### SET TASK
All of the data needs to be repeated exactly.

### MATERIAL
== == ==
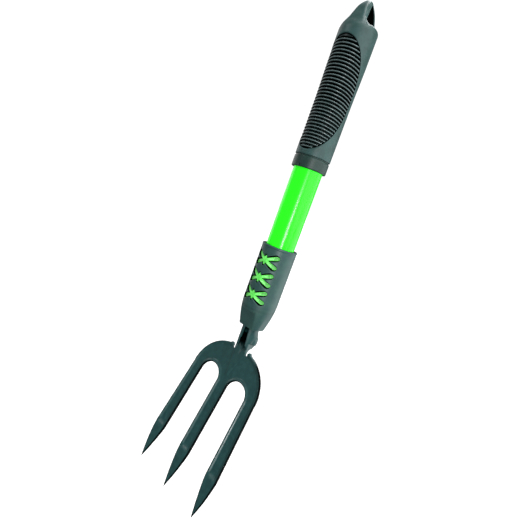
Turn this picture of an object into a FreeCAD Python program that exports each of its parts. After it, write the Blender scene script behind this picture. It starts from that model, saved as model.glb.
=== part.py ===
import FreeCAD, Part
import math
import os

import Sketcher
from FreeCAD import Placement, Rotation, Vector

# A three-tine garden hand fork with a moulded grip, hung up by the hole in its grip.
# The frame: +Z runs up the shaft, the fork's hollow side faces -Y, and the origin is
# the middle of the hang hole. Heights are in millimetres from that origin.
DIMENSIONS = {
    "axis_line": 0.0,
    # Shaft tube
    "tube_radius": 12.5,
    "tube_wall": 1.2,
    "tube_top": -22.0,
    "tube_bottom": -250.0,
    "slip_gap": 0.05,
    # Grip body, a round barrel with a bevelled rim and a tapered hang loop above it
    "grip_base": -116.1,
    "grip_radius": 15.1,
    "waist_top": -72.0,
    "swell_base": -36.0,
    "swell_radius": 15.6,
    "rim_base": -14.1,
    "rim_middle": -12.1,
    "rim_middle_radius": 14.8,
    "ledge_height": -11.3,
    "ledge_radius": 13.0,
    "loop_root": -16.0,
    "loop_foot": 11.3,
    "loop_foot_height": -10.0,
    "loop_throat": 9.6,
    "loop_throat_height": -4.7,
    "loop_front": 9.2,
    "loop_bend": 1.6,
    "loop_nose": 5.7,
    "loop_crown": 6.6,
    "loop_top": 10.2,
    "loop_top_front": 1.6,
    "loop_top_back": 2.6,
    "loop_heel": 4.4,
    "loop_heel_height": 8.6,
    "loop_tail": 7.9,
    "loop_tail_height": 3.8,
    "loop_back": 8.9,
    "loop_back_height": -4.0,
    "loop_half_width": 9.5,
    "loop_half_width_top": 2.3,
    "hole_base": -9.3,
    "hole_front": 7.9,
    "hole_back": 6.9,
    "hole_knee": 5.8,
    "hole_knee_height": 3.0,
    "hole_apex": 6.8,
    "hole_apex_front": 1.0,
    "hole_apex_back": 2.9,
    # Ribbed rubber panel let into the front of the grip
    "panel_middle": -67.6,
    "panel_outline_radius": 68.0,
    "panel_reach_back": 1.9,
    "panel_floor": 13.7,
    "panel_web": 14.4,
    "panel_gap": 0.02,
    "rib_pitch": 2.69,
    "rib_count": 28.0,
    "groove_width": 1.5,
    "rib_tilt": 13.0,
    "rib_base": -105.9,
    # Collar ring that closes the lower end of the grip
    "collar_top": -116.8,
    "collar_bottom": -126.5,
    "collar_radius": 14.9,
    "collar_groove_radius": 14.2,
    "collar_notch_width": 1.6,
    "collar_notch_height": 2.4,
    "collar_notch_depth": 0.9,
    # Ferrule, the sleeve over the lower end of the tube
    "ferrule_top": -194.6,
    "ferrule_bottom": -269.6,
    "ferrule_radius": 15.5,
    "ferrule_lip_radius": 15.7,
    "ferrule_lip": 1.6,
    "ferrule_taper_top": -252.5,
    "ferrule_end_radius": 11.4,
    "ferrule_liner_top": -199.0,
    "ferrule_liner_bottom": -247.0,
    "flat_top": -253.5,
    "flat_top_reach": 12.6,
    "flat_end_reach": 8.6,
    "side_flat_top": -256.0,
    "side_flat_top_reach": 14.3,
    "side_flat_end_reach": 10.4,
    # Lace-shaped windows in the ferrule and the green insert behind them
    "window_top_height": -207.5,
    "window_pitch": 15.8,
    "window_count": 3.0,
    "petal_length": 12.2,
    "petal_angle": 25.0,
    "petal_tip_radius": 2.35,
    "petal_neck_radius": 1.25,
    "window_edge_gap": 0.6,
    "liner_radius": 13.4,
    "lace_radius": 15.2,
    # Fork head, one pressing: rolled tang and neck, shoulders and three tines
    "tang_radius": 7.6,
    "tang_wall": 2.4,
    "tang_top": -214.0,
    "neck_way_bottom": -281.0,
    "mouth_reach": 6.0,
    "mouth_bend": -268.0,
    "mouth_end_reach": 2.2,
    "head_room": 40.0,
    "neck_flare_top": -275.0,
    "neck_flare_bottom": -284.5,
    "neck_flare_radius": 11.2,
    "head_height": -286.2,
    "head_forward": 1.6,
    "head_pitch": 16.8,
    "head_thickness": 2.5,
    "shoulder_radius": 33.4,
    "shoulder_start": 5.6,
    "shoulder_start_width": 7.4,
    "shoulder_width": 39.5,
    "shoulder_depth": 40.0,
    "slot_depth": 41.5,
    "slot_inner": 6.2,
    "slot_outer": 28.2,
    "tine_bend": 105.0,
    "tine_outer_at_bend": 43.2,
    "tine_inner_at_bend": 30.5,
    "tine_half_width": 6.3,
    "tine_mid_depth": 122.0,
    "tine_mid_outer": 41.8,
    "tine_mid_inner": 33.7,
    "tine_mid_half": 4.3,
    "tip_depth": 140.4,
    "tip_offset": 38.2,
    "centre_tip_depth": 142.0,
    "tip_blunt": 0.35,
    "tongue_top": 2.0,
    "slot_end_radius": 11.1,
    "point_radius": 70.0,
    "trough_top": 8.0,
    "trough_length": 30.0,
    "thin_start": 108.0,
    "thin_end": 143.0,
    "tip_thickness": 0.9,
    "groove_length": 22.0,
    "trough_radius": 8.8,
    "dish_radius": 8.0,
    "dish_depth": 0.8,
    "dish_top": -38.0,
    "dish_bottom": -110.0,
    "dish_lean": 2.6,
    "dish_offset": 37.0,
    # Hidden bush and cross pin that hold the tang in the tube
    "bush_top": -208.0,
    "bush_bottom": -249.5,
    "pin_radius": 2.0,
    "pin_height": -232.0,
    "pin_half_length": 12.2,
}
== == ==
### IN RESPONSE
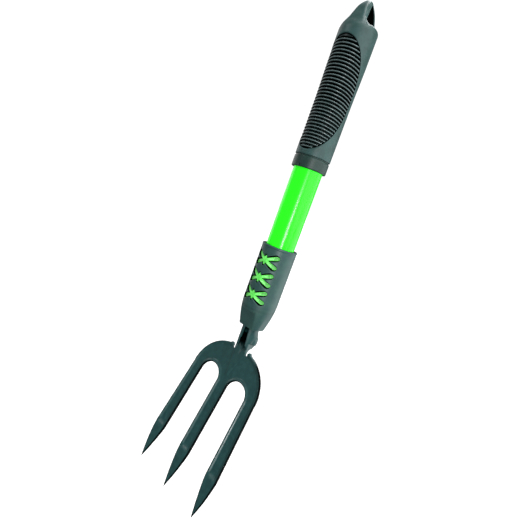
Turn this picture of an object into a FreeCAD Python program that exports each of its parts. After it, write the Blender scene script behind this picture. It starts from that model, saved as model.glb.
=== part.py ===
import FreeCAD, Part
import math
import os

import Sketcher
from FreeCAD import Placement, Rotation, Vector

# A three-tine garden hand fork with a moulded grip, hung up by the hole in its grip.
# The frame: +Z runs up the shaft, the fork's hollow side faces -Y, and the origin is
# the middle of the hang hole. Heights are in millimetres from that origin.
DIMENSIONS = {
    "axis_line": 0.0,
    # Shaft tube
    "tube_radius": 12.5,
    "tube_wall": 1.2,
    "tube_top": -22.0,
    "tube_bottom": -250.0,
    "slip_gap": 0.05,
    # Grip body, a round barrel with a bevelled rim and a tapered hang loop above it
    "grip_base": -116.1,
    "grip_radius": 15.1,
    "waist_top": -72.0,
    "swell_base": -36.0,
    "swell_radius": 15.6,
    "rim_base": -14.1,
    "rim_middle": -12.1,
    "rim_middle_radius": 14.8,
    "ledge_height": -11.3,
    "ledge_radius": 13.0,
    "loop_root": -16.0,
    "loop_foot": 11.3,
    "loop_foot_height": -10.0,
    "loop_throat": 9.6,
    "loop_throat_height": -4.7,
    "loop_front": 9.2,
    "loop_bend": 1.6,
    "loop_nose": 5.7,
    "loop_crown": 6.6,
    "loop_top": 10.2,
    "loop_top_front": 1.6,
    "loop_top_back": 2.6,
    "loop_heel": 4.4,
    "loop_heel_height": 8.6,
    "loop_tail": 7.9,
    "loop_tail_height": 3.8,
    "loop_back": 8.9,
    "loop_back_height": -4.0,
    "loop_half_width": 9.5,
    "loop_half_width_top": 2.3,
    "hole_base": -9.3,
    "hole_front": 7.9,
    "hole_back": 6.9,
    "hole_knee": 5.8,
    "hole_knee_height": 3.0,
    "hole_apex": 6.8,
    "hole_apex_front": 1.0,
    "hole_apex_back": 2.9,
    # Ribbed rubber panel let into the front of the grip
    "panel_middle": -67.6,
    "panel_outline_radius": 68.0,
    "panel_reach_back": 1.9,
    "panel_floor": 13.7,
    "panel_web": 14.4,
    "panel_gap": 0.02,
    "rib_pitch": 2.69,
    "rib_count": 28.0,
    "groove_width": 1.5,
    "rib_tilt": 13.0,
    "rib_base": -105.9,
    # Collar ring that closes the lower end of the grip
    "collar_top": -116.8,
    "collar_bottom": -126.5,
    "collar_radius": 14.9,
    "collar_groove_radius": 14.2,
    "collar_notch_width": 1.6,
    "collar_notch_height": 2.4,
    "collar_notch_depth": 0.9,
    # Ferrule, the sleeve over the lower end of the tube
    "ferrule_top": -194.6,
    "ferrule_bottom": -269.6,
    "ferrule_radius": 15.5,
    "ferrule_lip_radius": 15.7,
    "ferrule_lip": 1.6,
    "ferrule_taper_top": -252.5,
    "ferrule_end_radius": 11.4,
    "ferrule_liner_top": -199.0,
    "ferrule_liner_bottom": -247.0,
    "flat_top": -253.5,
    "flat_top_reach": 12.6,
    "flat_end_reach": 8.6,
    "side_flat_top": -256.0,
    "side_flat_top_reach": 14.3,
    "side_flat_end_reach": 10.4,
    # Lace-shaped windows in the ferrule and the green insert behind them
    "window_top_height": -207.5,
    "window_pitch": 15.8,
    "window_count": 3.0,
    "petal_length": 12.2,
    "petal_angle": 25.0,
    "petal_tip_radius": 2.35,
    "petal_neck_radius": 1.25,
    "window_edge_gap": 0.6,
    "liner_radius": 13.4,
    "lace_radius": 15.2,
    # Fork head, one pressing: rolled tang and neck, shoulders and three tines
    "tang_radius": 7.6,
    "tang_wall": 2.4,
    "tang_top": -214.0,
    "neck_way_bottom": -281.0,
    "mouth_reach": 6.0,
    "mouth_bend": -268.0,
    "mouth_end_reach": 2.2,
    "head_room": 40.0,
    "neck_flare_top": -275.0,
    "neck_flare_bottom": -284.5,
    "neck_flare_radius": 11.2,
    "head_height": -286.2,
    "head_forward": 1.6,
    "head_pitch": 16.8,
    "head_thickness": 2.5,
    "shoulder_radius": 33.4,
    "shoulder_start": 5.6,
    "shoulder_start_width": 7.4,
    "shoulder_width": 39.5,
    "shoulder_depth": 40.0,
    "slot_depth": 41.5,
    "slot_inner": 6.2,
    "slot_outer": 28.2,
    "tine_bend": 105.0,
    "tine_outer_at_bend": 43.2,
    "tine_inner_at_bend": 30.5,
    "tine_half_width": 6.3,
    "tine_mid_depth": 122.0,
    "tine_mid_outer": 41.8,
    "tine_mid_inner": 33.7,
    "tine_mid_half": 4.3,
    "tip_depth": 140.4,
    "tip_offset": 38.2,
    "centre_tip_depth": 142.0,
    "tip_blunt": 0.35,
    "tongue_top": 2.0,
    "slot_end_radius": 11.1,
    "point_radius": 70.0,
    "trough_top": 8.0,
    "trough_length": 30.0,
    "thin_start": 108.0,
    "thin_end": 143.0,
    "tip_thickness": 0.9,
    "groove_length": 22.0,
    "trough_radius": 8.8,
    "dish_radius": 8.0,
    "dish_depth": 0.8,
    "dish_top": -38.0,
    "dish_bottom": -110.0,
    "dish_lean": 2.6,
    "dish_offset": 37.0,
    # Hidden bush and cross pin that hold the tang in the tube
    "bush_top": -208.0,
    "bush_bottom": -249.5,
    "pin_radius": 2.0,
    "pin_height": -232.0,
    "pin_half_length": 12.2,
}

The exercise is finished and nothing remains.